M.N. Gordon | theintelhub | May 4 2012

What a week. On Tuesday the DOW finished the day at 13,279, its highest close since December 2007. In terms of the stock market, we’ve crossed the great divide…December 2007, remember, was pre-financial crisis.

In fact, it was nearly a year before Lehman Brothers vanished from the face of the earth and black swans relentlessly descended upon the LIBOR like common ravens upon fresh Southern California road kill. If you recall, when the sky was falling in late 2008, spread movements that were statistically not possible in a million years, somehow, happened every day.

Money market shares of the Reserve Primary Fund did the impossible…they broke the buck – falling to $0.97 cents a share. Still, while the stock market may be back to where it was over four years ago, the world is dramatically different…

For one thing, back in December of 2007 you could buy a 10-year Treasury Note yielding 4.23 percent. Today the 10-year Note Yields less than half that. Of course, December 2007 was before TARP, CPFF, MMIFF, TAF, ZIRP, QE, QE2, Operation Twist, and all sorts of other harebrained schemes were put into practice to “reflate” financial markets.

But while the stock market may be back to pre-recession levels, one thing all the fiscal and monetary gas didn’t do…it didn’t create jobs. Moreover, it likely inhibited them.

Job’s Market Recline

By the time you read this the Labor Department will have released its jobs report for April. Maybe the 125,000 new jobs needed to keep up with population growth will be added…but we don’t expect many more than that. Obviously, the economy is not adding enough new jobs…

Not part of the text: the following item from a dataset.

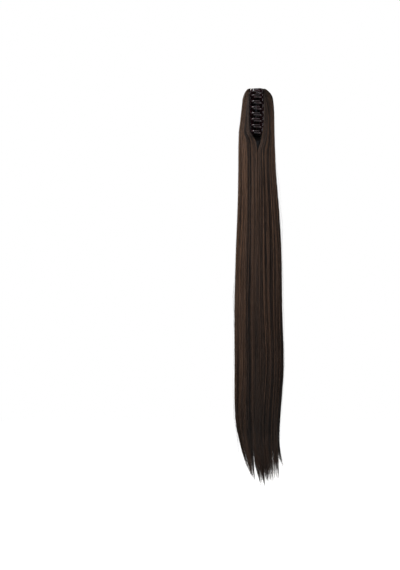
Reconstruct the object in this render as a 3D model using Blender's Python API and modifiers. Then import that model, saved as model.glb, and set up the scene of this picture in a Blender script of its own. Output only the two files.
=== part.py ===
# Ponytail hairpiece: long straight false hair sewn to both jaws of a spring claw clip.
# Metres, +Z up. The origin is the middle of the claw's mouth, where it grips. The teeth
# face -Y, the levers and the outer side of the hair face +Y, and the tail hangs down -Z.
# The tables hold millimetres.

import math

import bmesh
import bpy
import numpy as np
from mathutils import Matrix, Vector

MM = 0.001

# Claw
CLAW_TOP = 0.0400
CLAW_BOTTOM = -0.0424
JAW_CENTRE_Y = -0.0010
JAW_RADIUS = 0.0126          # middle of the side wall, at mid length
JAW_BOW = 0.21               # share of that radius lost at each end
JAW_WALL = 0.0020
JAW_BACK_DEG = 62.0          # the side wall's edge by the hinge, from +X
JAW_FRONT_DEG = -8.0         # the side wall's edge where the teeth start
JAW_STEP_DEG = 10.0
JAW_ROWS = 10

TOOTH_COUNT = 7
TOOTH_PITCH = 0.01077
TOOTH_PAIR_STEP = 0.0036     # a right tooth lies this far below its left one
TOOTH_TOP = 0.0279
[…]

According to the Hamilton Project, “As of February, our nation faces a jobs gap of 11.4 million jobs, 5.2 million from jobs lost since 2007, and another 6.1 million jobs that should have been created in the absence of the recession.

“If the economy adds about 208,000 jobs per month, which was the average monthly rate for the best year of job creation in the 2000s, then it will take until February 2020 – 8 years – to close the jobs gap.”